As mentioned above, you are unlikely to find some of the more unusual cuts of meat, too, in your local supermarket. You can always stick to the more commonly found cuts, say a brisket, a chuck roast and a chicken, and you’ll have a fine dish just with those cuts. Occasionally, I’ve seen things like oxtail or tongue in the frozen meat section of supermarkets. And, if you want to go the extra mile, seek out a local Asian, Latino or other ethnic supermarket. These communities still enjoy these kinds of cuts. And if you’re lucky enough to still have an independent butcher in your area, he or she can probably help you; if they don’t have it on hand, they can often special order unusual cuts of meat.
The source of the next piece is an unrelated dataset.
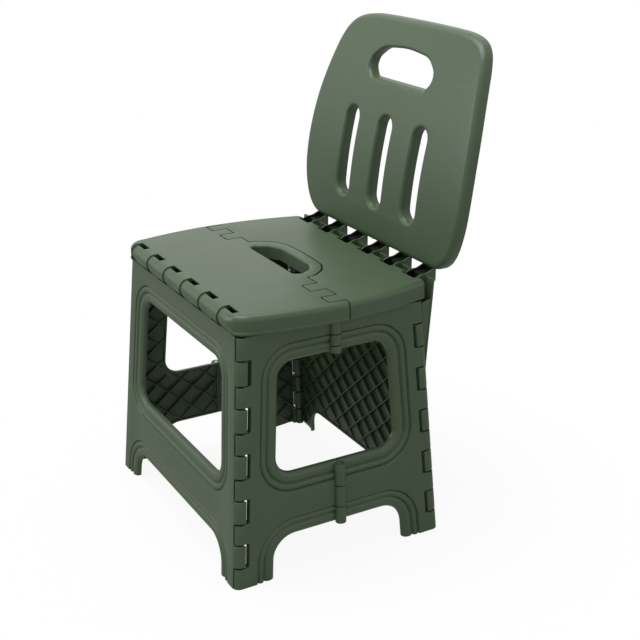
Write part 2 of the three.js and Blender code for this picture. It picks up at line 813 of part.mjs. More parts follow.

Experts suggest that each diner season the meat slices on their plate by sprinkling them with coarse sea salt, remembering that the cook should go easy on the salt. When you’re ready to take a bite, then just scrape off the excess salt. And they also counsel ending your meal with a cup of the broth from the pot, laced with a few drops of red wine (in Piemonte, it’s typically Barbera) or perhaps with some grated Parmesan cheese. In Emilia-Romagna, the Gran Bollito Misto is preceded by a first course of tortellini in brodo, using of course, the broth you’ve just made with all those boiled meat.
For more information about the Gran Bollito Misto, there are two authoritative websites: one of the Confraternita del Bollito Misto and one dedicated specifically to the Gran Bollito alla Piemontese. Both websites are in Italian.